» TO DO
Below are the records; locate each line with the word "FreeCAD" and copy it.

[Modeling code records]

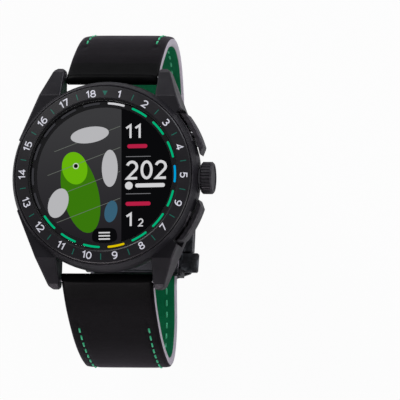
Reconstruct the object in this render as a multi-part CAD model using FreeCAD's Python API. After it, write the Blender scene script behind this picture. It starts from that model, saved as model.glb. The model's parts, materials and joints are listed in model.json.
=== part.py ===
"""Golf GPS watch: round case, rotating crown, two pushers, leather strap and folding clasp.

Frame: origin at the centre of the case back's flat face, +Z out of the crystal, +Y towards
12 o'clock, +X towards the crown. All sizes are in millimetres.
"""
import FreeCAD, Part
import math
import os

V = FreeCAD.Vector

# ---- driving dimensions -------------------------------------------------------------
GAP = 0.02                      # between pieces that sit against each other
RUN = 0.05                      # radial clearance of a piece that turns or slides in a bore

CASE_R = 22.45                  # widest radius of the 45 mm case
RIM_R = 21.6                    # top rim around the bezel
CAVITY_R = 17.2                 # room for the module, open towards the case back
BACK_R = 19.0
BACK_T = 1.2
WINDOW_R = 12.2                 # sensor window in the case back
DOME = 1.1                      # how far the window stands below the flat face
SCREW_CIRCLE_R = 18.1           # case back screws
CONTACT_X = (-3.3, 0.0, 3.3)    # charging contacts
CONTACT_Y = -14.6
BEZEL_R = 21.0
BEZEL_BORE_R = 17.95
SEAT_Z = 10.9                   # the case's top face, under the bezel
CRYSTAL_R = 17.6
CRYSTAL_TOP = 12.75
DISPLAY_R = 17.4

LUG_GAP = 22.6                  # between the lugs, for a 22 mm strap
LUG_W = 2.7                     # width of a lug's tip
PIN_Y = 23.8                    # spring bars
PIN_Z = 3.2
LUG_TIP_Y = 26.1
BAR_R = 0.75
BAR_TIP_R = 0.45

CROWN_Z = 6.3
CROWN_R = 3.8
CROWN_X0 = 22.6
CROWN_X1 = 25.4
CROWN_SEAT_X = 22.05            # flat floor of the case's recess behind the crown
STEM_R = 0.9

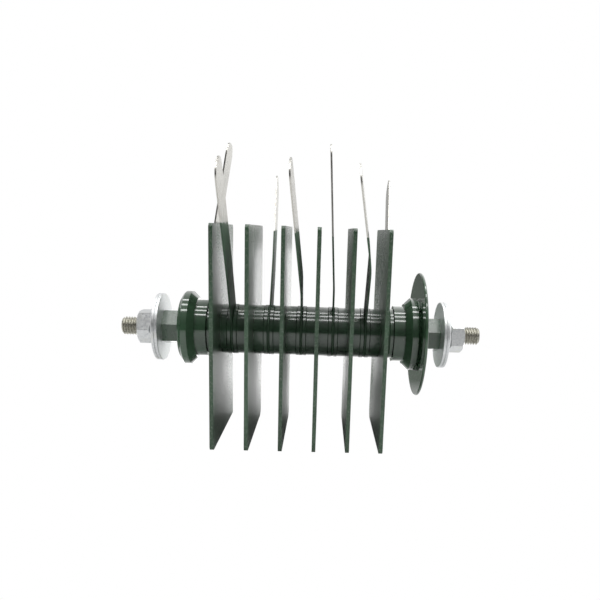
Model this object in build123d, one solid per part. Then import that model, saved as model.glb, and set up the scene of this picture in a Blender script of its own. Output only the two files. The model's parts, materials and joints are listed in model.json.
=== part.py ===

» EXERCISE SOLUTION
Reconstruct the object in this render as a multi-part CAD model using FreeCAD's Python API. After it, write the Blender scene script behind this picture. It starts from that model, saved as model.glb. The model's parts, materials and joints are listed in model.json.
import FreeCAD, Part
V = FreeCAD.Vector